> **DIRECTIONS FOR THIS TASK**
Exactly the lines from the one with "BASE_WIRE, wire_coat, basket)" to the one with "cad_parts[node].hide_render = cad_parts[node].hide_viewport", both included, are to be printed again; leave out the rest.

> **SOURCE EXCERPT**
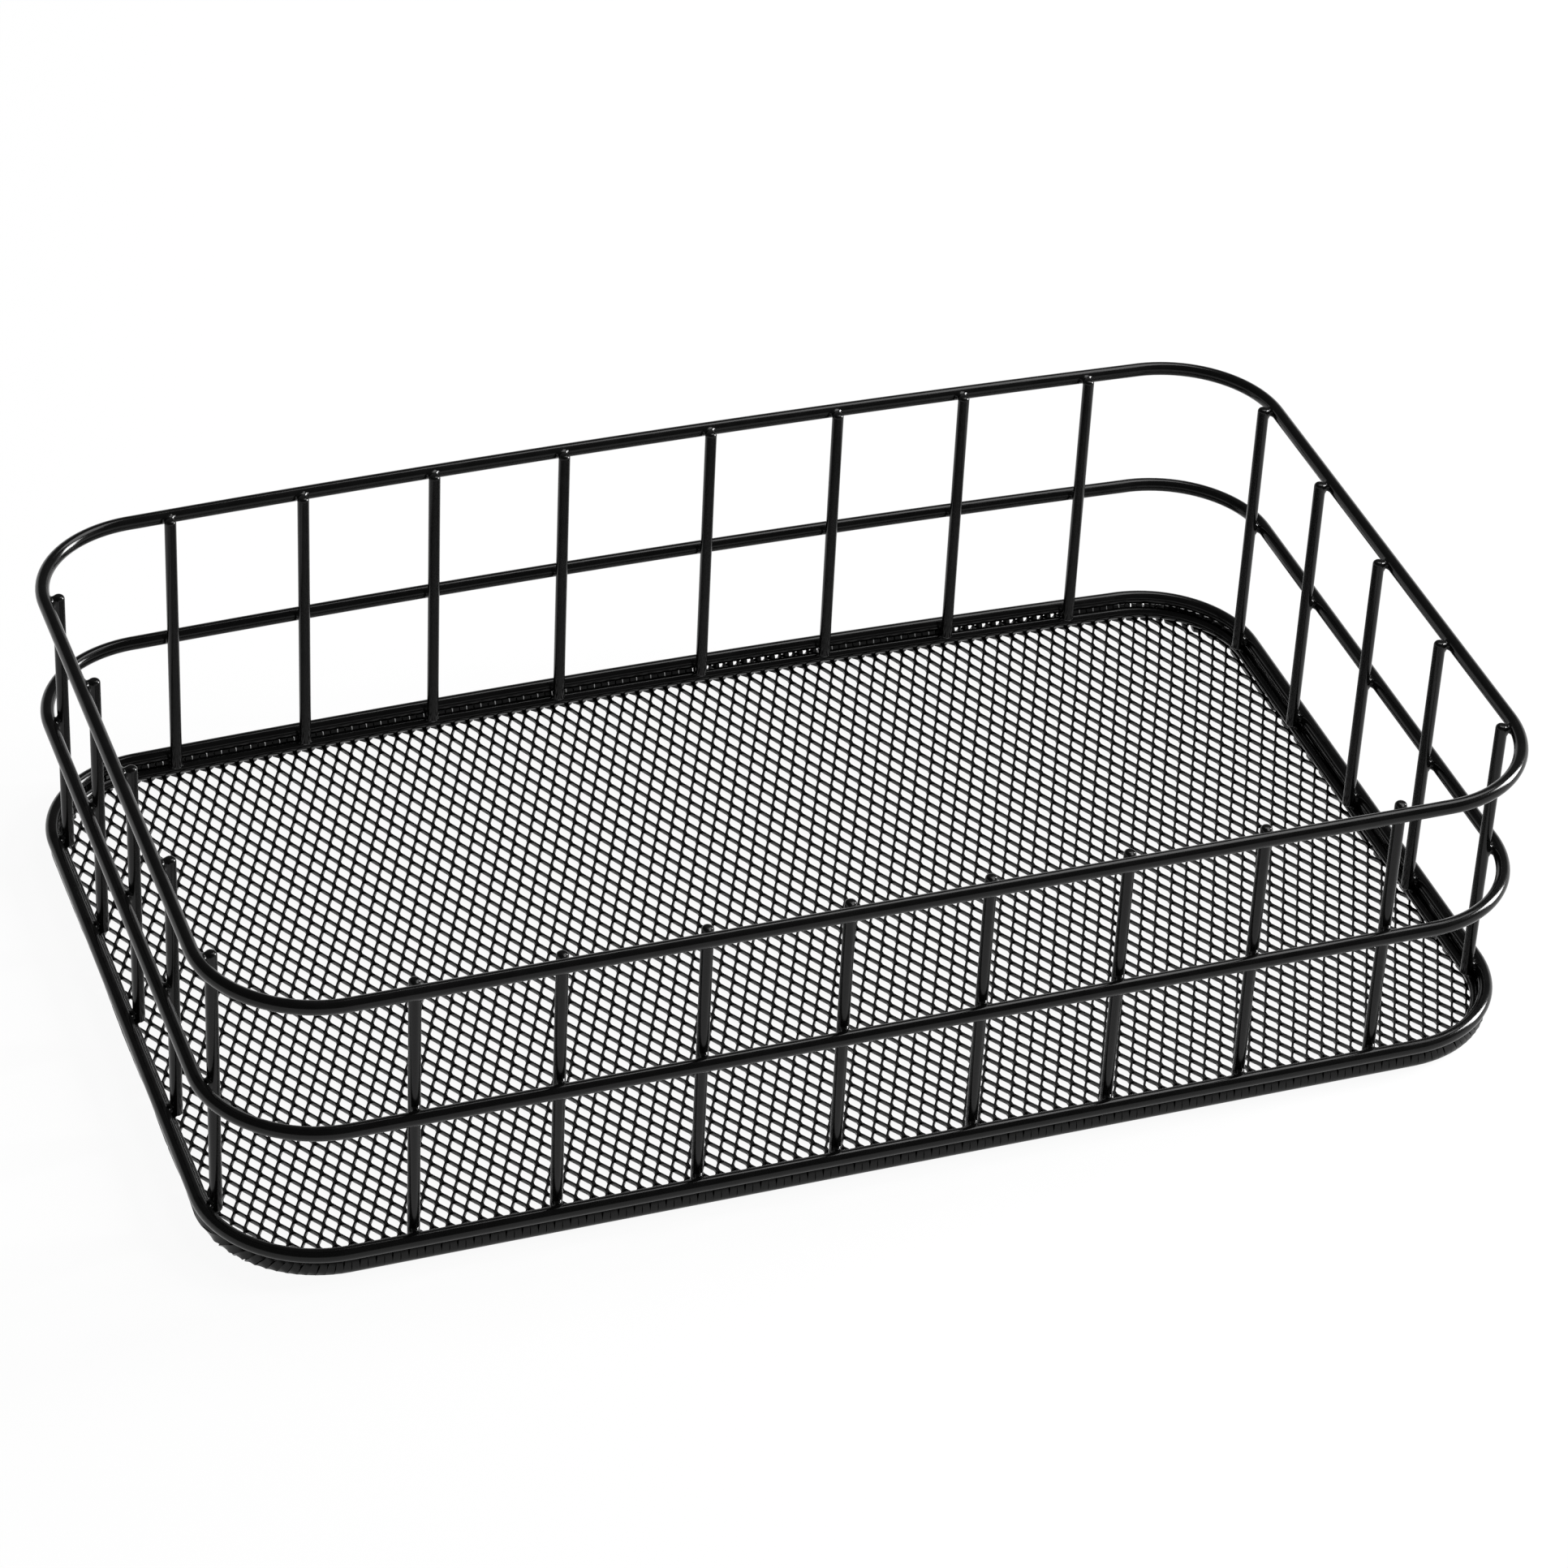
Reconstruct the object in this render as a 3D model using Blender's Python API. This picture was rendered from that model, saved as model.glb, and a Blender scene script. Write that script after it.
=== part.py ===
"""Storage basket of welded wire: three rings, uprights inside them and an expanded-metal floor.

Metres, +Z up. The origin is on the resting plane, under the middle of the basket.
+X runs along the long side and -Y is the front.
"""
import math

import bmesh
import bpy
from mathutils import Vector

# Driving sizes of the whole basket
RIM_LENGTH = 0.330
RIM_WIDTH = 0.206
RING_SPACING = 0.0364
CORNER_RADIUS = 0.029          # bend of the rings, to the centre of the wire
BACK_BOW = 0.0029              # the back bulges this far out between its corners

# Wires
RING_WIRE = 0.0035
UPRIGHT_WIRE = 0.0030
BASE_WIRE = 0.0030
WELD_GAP = 0.0003              # left between pieces that touch

# Uprights
LONG_SIDE_COUNT = 8
SHORT_SIDE_COUNT = 5
LONG_SIDE_END = 0.0426         # from the ring's end to the first upright of a long side
SHORT_SIDE_END = 0.0280        # the same on a short side
FRONT_SET_OVER = 0.0023        # the front uprights stand this far to the right
BACK_SET_OVER = 0.0049         # the left half of the back uprights stands this far to the left
SIDE_SET_OVER = 0.0029         # the side uprights stand this far to the front
TIP_DROP = 0.0006              # tip of an upright below the top of the rim ring
TIP_CHAMFER = 0.0004

# Base ring and expanded metal
BASE_INSET = 0.0019            # base ring inside the bottom ring, centre to centre
MESH_SLOT = 0.00085            # room for the metal between the base ring and the bottom ring
MESH_THICKNESS = 0.0014
EDGE_THICKNESS = 0.0006
MESH_BORDER = 0.0030
MESH_STRAND = 0.0018
GAP_PITCH_ACROSS = 0.0160      # short way of the diamonds, along X
GAP_PITCH_ALONG = 0.0328       # long way of the diamonds, along Y
CUT_OVERRUN = 0.001

CORNER_STEPS = 9
BACK_STEPS = 8
WIRE_BEVEL_RESOLUTION = 4
WIRE_SIDES = 12

# Places worked out from the sizes
HALF_LENGTH = (RIM_LENGTH - RING_WIRE) / 2
HALF_WIDTH = (RIM_WIDTH - RING_WIRE) / 2
STRAIGHT_X = HALF_LENGTH - CORNER_RADIUS
STRAIGHT_Y = HALF_WIDTH - CORNER_RADIUS
BASE_Z = MESH_THICKNESS + WELD_GAP + BASE_WIRE / 2
BASE_REACH = RING_WIRE / 2 + BASE_WIRE / 2 + MESH_SLOT
BOTTOM_Z = BASE_Z + math.sqrt(BASE_REACH**2 - BASE_INSET**2)
RING_HEIGHTS = {
    "bottom_ring": BOTTOM_Z,
    "middle_ring": BOTTOM_Z + RING_SPACING,
    "top_rim_ring": BOTTOM_Z + 2 * RING_SPACING,
}
UPRIGHT_FOOT = BASE_Z + BASE_WIRE / 2 + WELD_GAP
UPRIGHT_TIP = RING_HEIGHTS["top_rim_ring"] + RING_WIRE / 2 - TIP_DROP
UPRIGHT_INSET = RING_WIRE / 2 + WELD_GAP + UPRIGHT_WIRE / 2


def clear_scene():
    for old in list(bpy.data.objects):
        bpy.data.objects.remove(old, do_unlink=True)


def powder_coat(name, brightness, roughness):
    material = bpy.data.materials.new(name)
    material.use_nodes = True
    shader = material.node_tree.nodes["Principled BSDF"]
    shader.inputs["Base Color"].default_value = (brightness, brightness, brightness, 1)
    shader.inputs["Roughness"].default_value = roughness
    shader.inputs["Metallic"].default_value = 0
    return material


def bowed(x, y, z):
    """A point of the even outline, moved to where it lies on the bowed one.

    The back corners are drawn in, so the back bulges between them.
    """
    share_x = min(abs(x) / STRAIGHT_X, 1)
    share_y = min(max(y, 0) / STRAIGHT_Y, 1)
    return Vector((x, y - BACK_BOW * share_x**2 * share_y, z))


def outline(offset, z):
    """Points of the rounded rectangle that the rings follow, moved out by offset."""
    radius = CORNER_RADIUS + offset
    points = []
    for quarter, (side_x, side_y) in enumerate(((1, 1), (-1, 1), (-1, -1), (1, -1))):
        for step in range(CORNER_STEPS + 1):
            angle = (quarter + step / CORNER_STEPS) * math.pi / 2
            x = side_x * STRAIGHT_X + radius * math.cos(angle)
            y = side_y * STRAIGHT_Y + radius * math.sin(angle)
            points.append(bowed(x, y, z))
        if quarter == 0:
            for step in range(1, BACK_STEPS):
                x = STRAIGHT_X * (1 - 2 * step / BACK_STEPS)
                points.append(bowed(x, STRAIGHT_Y + radius, z))
    return points


def spot_on_side(along, half_side, half_across):
    """Where the ring is at a distance along a side, and its outward direction there.

    The answer is (along, across) twice. Past the straight stretch it follows the corner.
    """
    straight = half_side - CORNER_RADIUS
    past = max(abs(along) - straight, 0)
    angle = math.asin(min(past / CORNER_RADIUS, math.sin(math.pi / 4)))
    lean = math.copysign(math.sin(angle), along)
    place_along = along if past == 0 else math.copysign(straight, along) + CORNER_RADIUS * lean
    place_across = half_across - CORNER_RADIUS + CORNER_RADIUS * math.cos(angle)
    return (place_along, place_across), (lean, math.cos(angle))


def add_object(name, data, material, parent):
    piece = bpy.data.objects.new(name, data)
    bpy.context.scene.collection.objects.link(piece)
    data.materials.append(material)
    piece.parent = parent
    return piece


def wire_ring(name, offset, z, wire, material, parent):
    """A closed ring of round wire on the rounded outline."""
    curve = bpy.data.curves.new(name, "CURVE")
    curve.dimensions = "3D"
    curve.bevel_depth = wire / 2
    curve.bevel_resolution = WIRE_BEVEL_RESOLUTION
    spline = curve.splines.new("POLY")
    points = outline(offset, 0)
    spline.points.add(len(points) - 1)
    for place, point in zip(spline.points, points):
        place.co = (point.x, point.y, point.z, 1)
    spline.use_cyclic_u = True
    spline.use_smooth = True
    ring = add_object(name, curve, material, parent)
    ring.location.z = z
    return ring


def upright_mesh():
    """A straight cut wire with both ends chamfered, standing on its own origin."""
    length = UPRIGHT_TIP - UPRIGHT_FOOT
    radius = UPRIGHT_WIRE / 2
    mesh = bpy.data.meshes.new("upright")
    shape = bmesh.new()
    bmesh.ops.create_cone(
        shape, cap_ends=True, segments=WIRE_SIDES, radius1=radius, radius2=radius, depth=length)
    bmesh.ops.translate(shape, verts=shape.verts, vec=(0, 0, length / 2))
    caps = [face for face in shape.faces if len(face.verts) == WIRE_SIDES]
    ends = [edge for cap in caps for edge in cap.edges]
    bmesh.ops.bevel(
        shape, geom=ends, offset=TIP_CHAMFER, segments=1, affect="EDGES", profile=0.5)
    shape.to_mesh(mesh)
    shape.free()
    mesh.shade_smooth()
    mesh.set_sharp_from_angle(angle=math.radians(35))
    return mesh


def upright_row(name, count, end, half_side, half_across, place, set_over, material, parent):
    """Uprights along one side. place turns (along, across) into x and y."""
    first = end - half_side
    pitch = -2 * first / (count - 1)
    for number in range(count):
        along = first + number * pitch + set_over(number)
        spot, outward = spot_on_side(along, half_side, half_across)
        x, y = place(spot[0] - outward[0] * UPRIGHT_INSET, spot[1] - outward[1] * UPRIGHT_INSET)
        upright = add_object(f"{name}_{number + 1}", upright_mesh(), material, parent)
        upright.location = (x, y, UPRIGHT_FOOT)


def add_uprights(material, parent):
    left_half = LONG_SIDE_COUNT / 2
    long_side = (LONG_SIDE_COUNT, LONG_SIDE_END, HALF_LENGTH, HALF_WIDTH)
    short_side = (SHORT_SIDE_COUNT, SHORT_SIDE_END, HALF_WIDTH, HALF_LENGTH)
    upright_row(
        "front_upright", *long_side, lambda along, across: (along, -across),
        lambda number: FRONT_SET_OVER, material, parent)
    upright_row(
        "back_upright", *long_side, lambda along, across: bowed(along, across, 0).xy,
        lambda number: -BACK_SET_OVER if number < left_half else 0, material, parent)
    upright_row(
        "left_upright", *short_side, lambda along, across: (-across, along),
        lambda number: -SIDE_SET_OVER, material, parent)
    upright_row(
        "right_upright", *short_side, lambda along, across: (across, along),
        lambda number: -SIDE_SET_OVER, material, parent)


def slab_mesh(name, loops, low, high):
    """A flat slab between two heights. Each loop of points becomes one closed body."""
    mesh = bpy.data.meshes.new(name)
    shape = bmesh.new()
    for loop in loops:
        face = shape.faces.new([shape.verts.new((point[0], point[1], low)) for point in loop])
        face.normal_update()
        if face.normal.z > 0:
            face.normal_flip()
        raised = bmesh.ops.extrude_face_region(shape, geom=[face], use_keep_orig=True)
        top = [item for item in raised["geom"] if isinstance(item, bmesh.types.BMVert)]
        bmesh.ops.translate(shape, verts=top, vec=(0, 0, high - low))
    bmesh.ops.recalc_face_normals(shape, faces=shape.faces)
    shape.to_mesh(mesh)
    shape.free()
    return mesh


def cutter(name, mesh, parent):
    piece = bpy.data.objects.new(name, mesh)
    bpy.context.scene.collection.objects.link(piece)
    piece.parent = parent
    piece.hide_render = True
    piece.display_type = "WIRE"
    return piece


def boolean(target, tool, operation):
    modifier = target.modifiers.new(operation.lower(), "BOOLEAN")
    modifier.operation = operation
    modifier.solver = "EXACT"
    modifier.object = tool


def diamond_gaps():
    """Outlines of the diamond gaps. A bond of the metal lies on the origin."""
    half_x = GAP_PITCH_ACROSS / 2
    half_y = GAP_PITCH_ALONG / 2
    to_side = half_x * half_y / math.hypot(half_x, half_y)
    open_share = 1 - MESH_STRAND / 2 / to_side
    columns = math.ceil(HALF_LENGTH / half_x)
    rows = math.ceil(HALF_WIDTH / half_y)
    gaps = []
    for column in range(-columns, columns + 1):
        for row in range(-rows, rows + 1):
            if (column + row) % 2 == 0:
                continue
            x = column * half_x
            y = row * half_y
            reach_x = half_x * open_share
            reach_y = half_y * open_share
            gaps.append(((x + reach_x, y), (x, y + reach_y), (x - reach_x, y), (x, y - reach_y)))
    return gaps


def mesh_floor(material, parent):
    """The flat net of the floor: a plate with diamond gaps inside a plain border."""
    plate_offset = BASE_WIRE / 2 - BASE_INSET
    plate = slab_mesh("mesh_floor", [outline(plate_offset, 0)], 0, MESH_THICKNESS)
    floor = add_object("mesh_floor", plate, material, parent)
    low = -CUT_OVERRUN
    high = MESH_THICKNESS + CUT_OVERRUN
    gaps = cutter("gap_cutter", slab_mesh("gap_cutter", diamond_gaps(), low, high), parent)
    field_loop = outline(plate_offset - MESH_BORDER, 0)
    field_mesh = slab_mesh("gap_field", [field_loop], low - CUT_OVERRUN, high + CUT_OVERRUN)
    boolean(gaps, cutter("gap_field", field_mesh, parent), "INTERSECT")
    boolean(floor, gaps, "DIFFERENCE")
    return floor


def mesh_edge(material, parent):
    """The turned-up edge of the expanded metal, a strip standing round the base ring."""
    inner = BASE_WIRE / 2 + WELD_GAP - BASE_INSET
    outer = inner + EDGE_THICKNESS
    top = BOTTOM_Z - RING_WIRE / 2 - WELD_GAP
    mesh = bpy.data.meshes.new("mesh_edge")
    shape = bmesh.new()
    corners = ((outer, 0), (outer, top), (inner, top), (inner, 0))
    loops = [[shape.verts.new(point) for point in outline(offset, z)] for offset, z in corners]
    count = len(loops[0])
    for turn, loop in enumerate(loops):
        upper = loops[(turn + 1) % len(loops)]
        for step in range(count):
            after = (step + 1) % count
            shape.faces.new((loop[step], loop[after], upper[after], upper[step]))
    bmesh.ops.recalc_face_normals(shape, faces=shape.faces)
    shape.to_mesh(mesh)
    shape.free()
    return add_object("mesh_edge", mesh, material, parent)


def main():
    clear_scene()
    basket = bpy.data.objects.new("basket", None)
    bpy.context.scene.collection.objects.link(basket)
    wire_coat = powder_coat("wire_coat", brightness=0.012, roughness=0.38)
    upright_coat = powder_coat("upright_coat", brightness=0.012, roughness=0.42)
    mesh_coat = powder_coat("mesh_coat", brightness=0.010, roughness=0.5)
    for name, height in RING_HEIGHTS.items():
        wire_ring(name, 0, height, RING_WIRE, wire_coat, basket)
    wire_ring("base_ring", -BASE_INSET, BASE_Z, BASE_WIRE, wire_coat, basket)
    add_uprights(upright_coat, basket)
    mesh_floor(mesh_coat, basket)
    mesh_edge(mesh_coat, basket)


main()
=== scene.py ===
"""Looks of the welded wire storage basket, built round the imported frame.

Metres, +Z up. +X runs along the long side and -Y is the front.
"""

import math

import bpy
import numpy as np
from mathutils import Matrix, Vector


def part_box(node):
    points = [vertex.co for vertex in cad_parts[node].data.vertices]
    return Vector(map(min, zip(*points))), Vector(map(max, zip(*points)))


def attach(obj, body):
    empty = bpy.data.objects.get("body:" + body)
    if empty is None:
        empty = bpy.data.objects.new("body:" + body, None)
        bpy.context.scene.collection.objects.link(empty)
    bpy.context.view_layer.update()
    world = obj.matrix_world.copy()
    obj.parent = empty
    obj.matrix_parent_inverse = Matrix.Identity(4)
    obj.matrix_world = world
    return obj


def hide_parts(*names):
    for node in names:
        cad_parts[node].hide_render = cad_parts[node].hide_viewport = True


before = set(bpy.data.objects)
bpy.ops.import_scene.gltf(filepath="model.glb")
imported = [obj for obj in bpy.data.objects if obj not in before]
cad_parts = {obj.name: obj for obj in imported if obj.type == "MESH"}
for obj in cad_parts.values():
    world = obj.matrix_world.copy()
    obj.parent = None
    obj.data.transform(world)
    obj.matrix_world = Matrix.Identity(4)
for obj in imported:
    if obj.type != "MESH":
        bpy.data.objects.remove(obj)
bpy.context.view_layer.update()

# Camera, from a fit to the rings and uprights in the photograph
VIEW_AZIMUTH = math.radians(-21.064)
VIEW_ELEVATION = math.radians(36.288)
VIEW_ROLL = math.radians(3.091)
VIEW_DISTANCE = 1.39787        # from the middle of the bottom ring, along the view
VIEW_ASIDE = 0.00600           # camera to the right of that line
VIEW_ABOVE = 0.02795           # camera above that line, square to the view
LENS_MM = 128.36
SENSOR_MM = 36.0

# Rings
CORNER_RADIUS = 0.029          # to the centre of the wire
BACK_BOW = 0.0029              # the back bulges this far out between its corners
CORNER_STEPS = 24
BACK_STEPS = 32
RING_SIDES = 32

# Uprights
UPRIGHT_SIDES = 24
TIP_ROUNDING = 0.0009          # radius of the coated edge at the upper end
FOOT_ROUNDING = 0.0005         # and at the lower end
END_STEPS = 6

# Welds, where the coat runs over the joint of two wires
WELD_BLEND = 0.0016            # the coat fills the corner from this near to the other wire
WELD_SINK = 0.00004            # how far the lump lies under the skin of the wires
WELD_REACH = 0.0022            # furthest from the middle of the joint
WELD_AROUND = 28
WELD_ROWS = 13
MARCH_STEPS = 80               # along a ray, in the search for the surface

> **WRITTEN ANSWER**
    wire_ring("base_ring", -BASE_INSET, BASE_Z, BASE_WIRE, wire_coat, basket)
    add_uprights(upright_coat, basket)
    mesh_floor(mesh_coat, basket)
    mesh_edge(mesh_coat, basket)


main()
=== scene.py ===
"""Looks of the welded wire storage basket, built round the imported frame.

Metres, +Z up. +X runs along the long side and -Y is the front.
"""

import math

import bpy
import numpy as np
from mathutils import Matrix, Vector


def part_box(node):
    points = [vertex.co for vertex in cad_parts[node].data.vertices]
    return Vector(map(min, zip(*points))), Vector(map(max, zip(*points)))


def attach(obj, body):
    empty = bpy.data.objects.get("body:" + body)
    if empty is None:
        empty = bpy.data.objects.new("body:" + body, None)
        bpy.context.scene.collection.objects.link(empty)
    bpy.context.view_layer.update()
    world = obj.matrix_world.copy()
    obj.parent = empty
    obj.matrix_parent_inverse = Matrix.Identity(4)
    obj.matrix_world = world
    return obj


def hide_parts(*names):
    for node in names:
        cad_parts[node].hide_render = cad_parts[node].hide_viewport = True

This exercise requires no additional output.